We were so elated we nearly crushed Boothy as we all piled on top of him. City were back at Wembley after thirteen long years.
BIG MAL CELEBRATES
The thoughts of Everton fan Peter Fisher (thanks for taking the time to write this Peter)
During the 1968/69 season Everton were described by the Chairman of Wolves as the finest football team in the post-war years. Sadly I was at Villa Park on that freezing cold grey day they lost to City. Having already done double on City that season Everton simply didn’t get going against a City team that flooded midfield and played Lee and Young on the break with some success. Late in the game Johnny Morrissey escaped his two markers and crossed for Alan Ball to turn a shot into the corner of the goal only for Harry Dowd to make a superb stop that was cleared off the line by Alan Oakes. The Villa Park PA system announced the venue and date for the reply ( Burnden Park, Bolton the following Wednesday ) just before City scored. Lots of Evertonians behind the goal at the Holt End started leaving the ground saying we couldn’t play any worse that we did today.

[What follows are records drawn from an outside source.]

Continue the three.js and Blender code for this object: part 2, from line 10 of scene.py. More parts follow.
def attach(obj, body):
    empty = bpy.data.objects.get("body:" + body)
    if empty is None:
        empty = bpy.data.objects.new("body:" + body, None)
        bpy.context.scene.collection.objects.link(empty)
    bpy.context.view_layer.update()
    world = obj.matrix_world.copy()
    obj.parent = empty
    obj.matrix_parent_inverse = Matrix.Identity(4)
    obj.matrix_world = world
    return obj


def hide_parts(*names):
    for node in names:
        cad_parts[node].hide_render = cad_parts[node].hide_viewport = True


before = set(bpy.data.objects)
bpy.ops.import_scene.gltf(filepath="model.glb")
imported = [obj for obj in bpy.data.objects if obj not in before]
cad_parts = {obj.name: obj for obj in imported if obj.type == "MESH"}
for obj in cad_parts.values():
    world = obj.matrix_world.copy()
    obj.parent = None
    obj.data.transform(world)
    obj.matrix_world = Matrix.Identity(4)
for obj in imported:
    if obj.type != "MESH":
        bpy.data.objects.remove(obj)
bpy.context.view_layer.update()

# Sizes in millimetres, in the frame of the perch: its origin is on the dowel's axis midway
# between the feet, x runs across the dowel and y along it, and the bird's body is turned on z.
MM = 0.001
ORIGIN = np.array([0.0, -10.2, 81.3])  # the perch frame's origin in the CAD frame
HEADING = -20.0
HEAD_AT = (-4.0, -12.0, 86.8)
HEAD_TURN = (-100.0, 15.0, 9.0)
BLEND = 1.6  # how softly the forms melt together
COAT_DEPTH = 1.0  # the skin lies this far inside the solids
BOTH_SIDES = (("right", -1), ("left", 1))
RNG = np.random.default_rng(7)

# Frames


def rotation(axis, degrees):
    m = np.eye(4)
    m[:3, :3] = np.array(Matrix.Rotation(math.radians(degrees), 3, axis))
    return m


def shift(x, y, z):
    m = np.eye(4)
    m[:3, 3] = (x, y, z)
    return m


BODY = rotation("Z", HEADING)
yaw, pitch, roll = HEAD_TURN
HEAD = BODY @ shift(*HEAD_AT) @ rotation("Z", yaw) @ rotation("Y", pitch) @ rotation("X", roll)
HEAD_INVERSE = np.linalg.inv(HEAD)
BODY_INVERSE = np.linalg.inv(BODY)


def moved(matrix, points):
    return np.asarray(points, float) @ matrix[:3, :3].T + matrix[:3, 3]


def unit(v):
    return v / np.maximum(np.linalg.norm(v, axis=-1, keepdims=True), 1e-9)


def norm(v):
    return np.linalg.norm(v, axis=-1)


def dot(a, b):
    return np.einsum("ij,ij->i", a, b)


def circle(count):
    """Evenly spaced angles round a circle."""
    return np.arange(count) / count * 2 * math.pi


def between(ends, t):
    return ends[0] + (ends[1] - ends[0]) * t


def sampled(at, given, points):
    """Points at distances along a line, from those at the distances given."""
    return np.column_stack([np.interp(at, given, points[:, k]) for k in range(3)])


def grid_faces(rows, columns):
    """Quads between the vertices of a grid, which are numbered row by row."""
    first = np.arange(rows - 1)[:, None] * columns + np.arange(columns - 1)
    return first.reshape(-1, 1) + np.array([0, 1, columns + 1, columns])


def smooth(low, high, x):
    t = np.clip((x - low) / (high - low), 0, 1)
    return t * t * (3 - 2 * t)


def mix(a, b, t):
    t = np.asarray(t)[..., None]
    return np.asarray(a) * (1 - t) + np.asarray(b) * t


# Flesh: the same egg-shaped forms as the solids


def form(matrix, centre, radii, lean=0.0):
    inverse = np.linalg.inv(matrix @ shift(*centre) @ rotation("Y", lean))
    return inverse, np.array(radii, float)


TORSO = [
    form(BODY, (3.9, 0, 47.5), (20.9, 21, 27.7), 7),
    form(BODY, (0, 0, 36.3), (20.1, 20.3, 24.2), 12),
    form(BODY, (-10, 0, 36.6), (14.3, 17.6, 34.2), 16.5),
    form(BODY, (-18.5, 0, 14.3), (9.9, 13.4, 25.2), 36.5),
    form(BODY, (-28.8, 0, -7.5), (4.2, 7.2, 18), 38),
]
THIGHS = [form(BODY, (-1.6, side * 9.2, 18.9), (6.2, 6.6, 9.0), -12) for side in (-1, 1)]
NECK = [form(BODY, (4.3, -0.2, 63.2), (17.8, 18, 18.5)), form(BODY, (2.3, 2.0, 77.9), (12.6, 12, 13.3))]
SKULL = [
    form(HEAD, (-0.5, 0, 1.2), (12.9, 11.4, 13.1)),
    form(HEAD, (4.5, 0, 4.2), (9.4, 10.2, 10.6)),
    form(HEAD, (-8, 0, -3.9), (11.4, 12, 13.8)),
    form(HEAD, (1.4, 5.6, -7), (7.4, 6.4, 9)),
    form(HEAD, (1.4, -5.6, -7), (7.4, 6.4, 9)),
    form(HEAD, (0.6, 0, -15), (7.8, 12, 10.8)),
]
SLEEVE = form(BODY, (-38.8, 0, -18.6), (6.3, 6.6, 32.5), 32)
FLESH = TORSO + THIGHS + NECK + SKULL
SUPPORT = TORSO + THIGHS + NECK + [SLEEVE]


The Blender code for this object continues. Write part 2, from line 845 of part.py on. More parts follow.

Tommy Booth then scored from a corner in the very last minute scuppering the chance to put things right after a poor performance that day. City, who were current league champions deserved to win. Everton went on to become league champions the next season, but sadly would disappoint again in an FA Cup semi final two years later,
The hideous Yellow and blue second kit they wore at Villa Park made them look transparent and diminutive. Everton had also worn this kit in the 1968 FA Cup final when they also drew a blank and lost in the dying stages.
Fabulous memories of two great teams from the late 1960s when the FA Cup provided more excitement and drama than todays diminished FA Cup competition.